David P. Carbone, MD, PhD, director of the thoracic oncology center at The Ohio State University in Columbus, discusses the importance of biomarker testing in both lung cancer overall and non–small cell lung cancer specifically.
A practicing oncologist for more than 35 years, David P. Carbone, MD, PhD, directs the thoracic oncology center at The Ohio State University in Columbus. He is also a professor of internal medicine, coleader of the Translational Therapeutics Program, and president of the International Association for the Study of Lung Cancer, specializing in cancers of the chest, mostly lung cancer, mesothelioma, and thymoma. Here he discusses the importance of biomarker testing in both lung cancer overall and non–small cell lung cancer (NSCLC) specifically.
This transcript has been lightly edited for clarity.
Transcript
Can you discuss the importance of biomarker testing in lung cancer overall and specifically in NSCLC?
So the most common general type of lung cancer is non–small cell lung cancer, NSCLC, and biomarker testing has transformed the way we treat lung cancer from the days when we gave the same chemotherapy to everyone. Now, with biomarker testing, we have the ability to tailor the treatment to the patient and to the cancer in a way that results in highly effective therapies, often with very low toxicity. It's extremely important to do these sorts of tests before initiating any kind of therapy.
What biomarkers differ or overlap between early and late-stage lung cancers?
I suspect, as time goes on, the same biomarkers will be tested in both early- and late-stage disease. The only differences that we're seeing now are that the FDA approvals for drugs haven't kept up with the science in the early-stage disease like they've had an impact in advanced-stage disease right now. In the NCCN [National Comprehensive Cancer Network] guidelines, there are 8 or 9 different things that need to be tested for in non–small cell lung cancer in the advanced stage, but in the early stage, there's still relatively few approvals. I think in the early stage, the most important biomarkers are PD-L1, EGFR, and most recently, the approval for adjuvant alectinib for ALK fusion–positive resected lung cancer patients.

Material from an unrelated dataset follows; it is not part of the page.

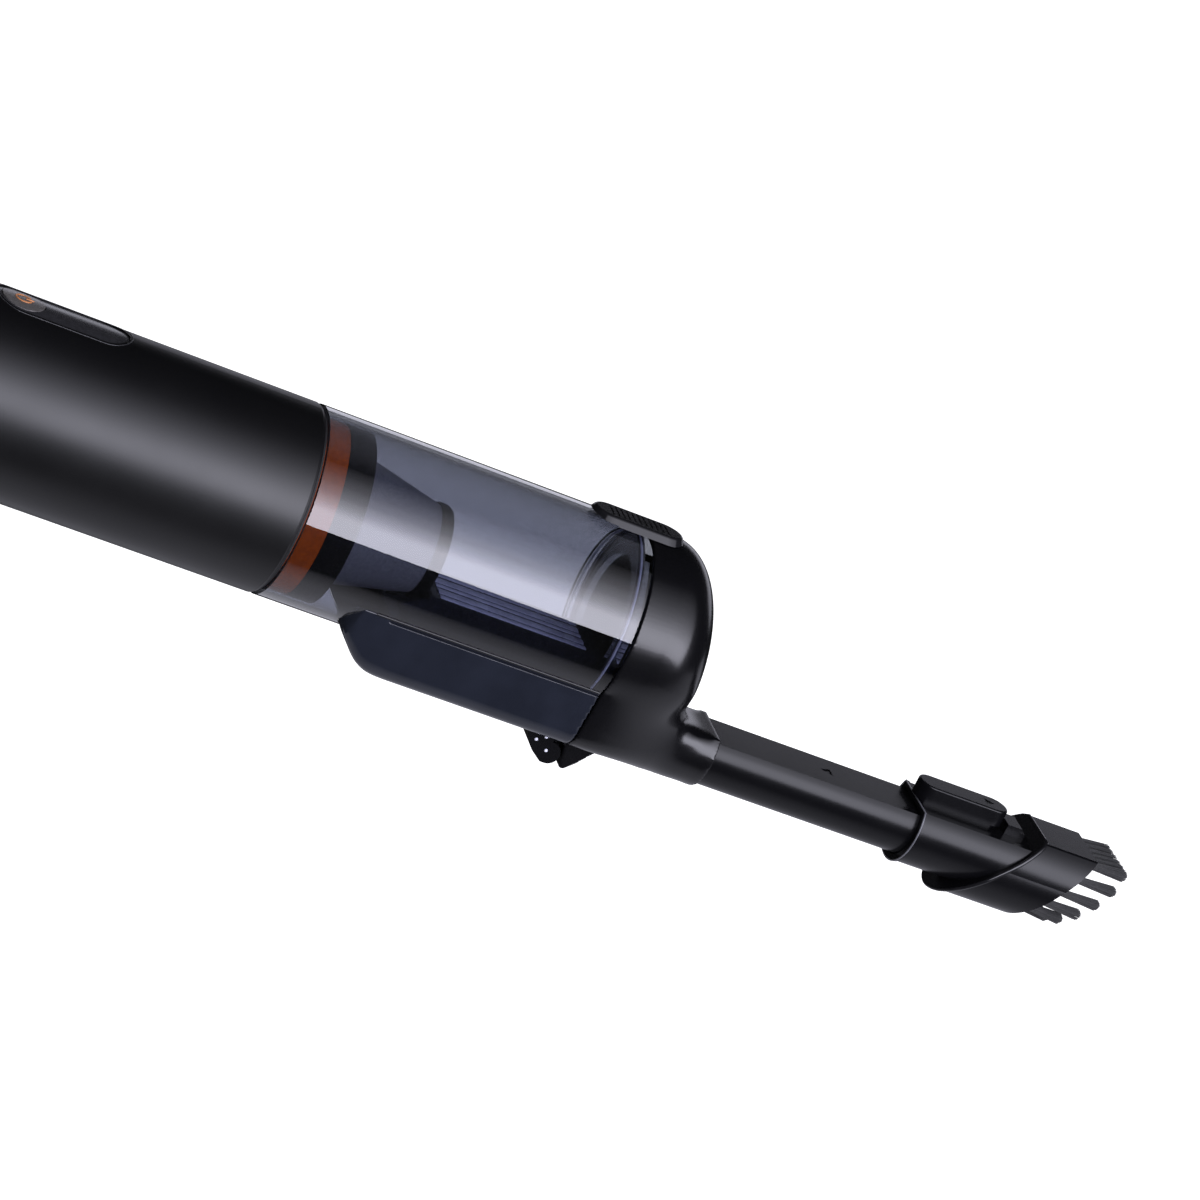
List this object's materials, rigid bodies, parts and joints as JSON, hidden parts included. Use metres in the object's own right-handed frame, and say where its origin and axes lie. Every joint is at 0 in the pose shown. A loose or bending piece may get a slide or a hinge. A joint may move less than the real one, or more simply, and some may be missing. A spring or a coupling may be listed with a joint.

How are these test results interpreted across different stages of lung cancer?
Well, they are used to select the appropriate therapies. For example, a patient with a high PD-L1, you would select an immunotherapy, and in a patient with ALK fusion–positive disease, you would select an ALK tyrosine kinase inhibitor. These are completely different therapies, and the expected outcomes from those treatments are dramatically different in those 2 different populations of patients. So as I said, it's important to do this testing, and most often now, testing is done by in a panel that tests for all of these things at the same time. And as you might expect, patients with newly diagnosed lung cancer of any stage are anxious to get treatment underway. So I think the panel testing is the way to go in both early- and late-stage disease.
How expansive are biomarker panels?
The biomarkers are fairly well specified and described in the NCCN guidelines. But there are many companies that do this testing, and they each have a slightly different test platform and different numbers of genes tested for, and the technology between the testing is different—DNA and RNA and other sorts of testing. Some institutions do their own testing. At Ohio State, we have an in-house panel that is quite effective at finding these abnormalities. So, there are vast differences between different tests, but in a well-performed test, the results should be the same no matter how you test for them. The issue is often that it takes some time. Our tests come back in 10 to 14 days. Other times it can even take 3 weeks or more.